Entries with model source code
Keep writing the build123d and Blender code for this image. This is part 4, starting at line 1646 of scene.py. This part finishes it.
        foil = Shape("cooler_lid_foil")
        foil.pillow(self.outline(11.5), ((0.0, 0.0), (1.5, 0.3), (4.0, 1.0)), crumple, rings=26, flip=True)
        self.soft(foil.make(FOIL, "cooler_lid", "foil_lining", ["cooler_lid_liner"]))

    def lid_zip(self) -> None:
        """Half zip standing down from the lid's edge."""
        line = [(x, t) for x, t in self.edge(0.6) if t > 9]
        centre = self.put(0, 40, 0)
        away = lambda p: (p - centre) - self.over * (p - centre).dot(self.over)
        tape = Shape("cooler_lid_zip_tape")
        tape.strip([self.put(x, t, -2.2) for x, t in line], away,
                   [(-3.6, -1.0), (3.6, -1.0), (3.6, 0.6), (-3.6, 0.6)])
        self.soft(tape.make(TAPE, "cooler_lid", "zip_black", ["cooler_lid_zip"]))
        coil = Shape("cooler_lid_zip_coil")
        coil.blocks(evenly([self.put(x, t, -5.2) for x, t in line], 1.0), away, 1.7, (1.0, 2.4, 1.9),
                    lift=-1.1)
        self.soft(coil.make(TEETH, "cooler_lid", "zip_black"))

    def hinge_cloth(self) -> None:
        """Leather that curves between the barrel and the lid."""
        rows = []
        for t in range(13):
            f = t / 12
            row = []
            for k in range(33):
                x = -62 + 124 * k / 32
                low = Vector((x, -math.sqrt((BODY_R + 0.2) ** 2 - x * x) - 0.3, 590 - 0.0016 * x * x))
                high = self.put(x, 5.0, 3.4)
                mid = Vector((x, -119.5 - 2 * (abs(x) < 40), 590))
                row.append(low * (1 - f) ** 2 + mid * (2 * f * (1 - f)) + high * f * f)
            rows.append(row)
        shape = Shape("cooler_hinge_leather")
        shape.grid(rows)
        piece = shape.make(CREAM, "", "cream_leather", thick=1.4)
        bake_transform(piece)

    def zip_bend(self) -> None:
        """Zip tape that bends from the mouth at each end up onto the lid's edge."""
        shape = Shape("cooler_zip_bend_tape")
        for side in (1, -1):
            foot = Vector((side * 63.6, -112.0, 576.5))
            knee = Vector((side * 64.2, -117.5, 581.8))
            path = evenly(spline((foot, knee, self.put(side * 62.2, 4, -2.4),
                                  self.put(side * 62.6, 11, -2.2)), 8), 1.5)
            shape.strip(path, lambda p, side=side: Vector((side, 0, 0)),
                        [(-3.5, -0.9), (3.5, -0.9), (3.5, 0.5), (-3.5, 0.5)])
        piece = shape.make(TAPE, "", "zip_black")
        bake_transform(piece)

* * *

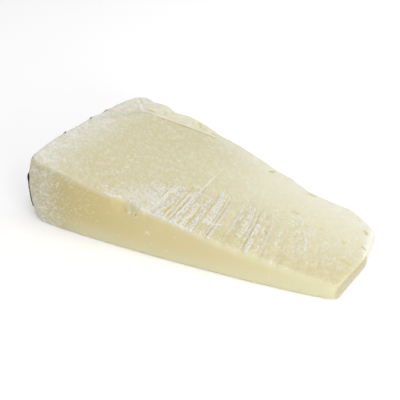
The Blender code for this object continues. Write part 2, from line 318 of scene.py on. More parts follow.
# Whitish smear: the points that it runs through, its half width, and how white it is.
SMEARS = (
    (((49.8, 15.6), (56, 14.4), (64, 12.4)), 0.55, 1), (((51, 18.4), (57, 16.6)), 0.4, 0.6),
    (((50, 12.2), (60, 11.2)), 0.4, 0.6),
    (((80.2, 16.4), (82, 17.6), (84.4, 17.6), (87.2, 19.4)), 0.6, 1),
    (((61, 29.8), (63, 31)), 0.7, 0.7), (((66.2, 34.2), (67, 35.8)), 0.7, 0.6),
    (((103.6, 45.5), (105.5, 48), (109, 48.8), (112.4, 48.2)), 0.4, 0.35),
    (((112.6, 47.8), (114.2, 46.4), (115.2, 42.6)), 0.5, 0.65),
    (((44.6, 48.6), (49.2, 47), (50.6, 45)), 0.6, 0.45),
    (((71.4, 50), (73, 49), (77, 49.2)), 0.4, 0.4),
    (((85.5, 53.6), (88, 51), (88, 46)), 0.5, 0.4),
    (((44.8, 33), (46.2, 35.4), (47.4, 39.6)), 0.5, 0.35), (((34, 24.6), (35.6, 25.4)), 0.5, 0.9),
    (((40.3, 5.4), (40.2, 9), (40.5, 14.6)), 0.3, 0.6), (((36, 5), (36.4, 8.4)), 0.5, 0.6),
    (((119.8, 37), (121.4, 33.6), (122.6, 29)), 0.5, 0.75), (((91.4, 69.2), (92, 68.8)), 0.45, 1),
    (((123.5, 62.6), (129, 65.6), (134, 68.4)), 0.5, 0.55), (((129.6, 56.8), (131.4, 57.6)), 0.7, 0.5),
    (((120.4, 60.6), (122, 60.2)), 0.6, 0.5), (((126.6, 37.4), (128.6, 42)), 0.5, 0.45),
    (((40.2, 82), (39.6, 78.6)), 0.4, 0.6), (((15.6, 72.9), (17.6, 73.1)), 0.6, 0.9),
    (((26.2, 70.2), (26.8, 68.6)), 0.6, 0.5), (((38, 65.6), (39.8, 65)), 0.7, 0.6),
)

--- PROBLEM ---
Scan the material for lines with the word "from", and copy each line you find.

--- THE REPLY ---
        """Half zip standing down from the lid's edge."""
        """Zip tape that bends from the mouth at each end up onto the lid's edge."""
The Blender code for this object continues. Write part 2, from line 318 of scene.py on. More parts follow.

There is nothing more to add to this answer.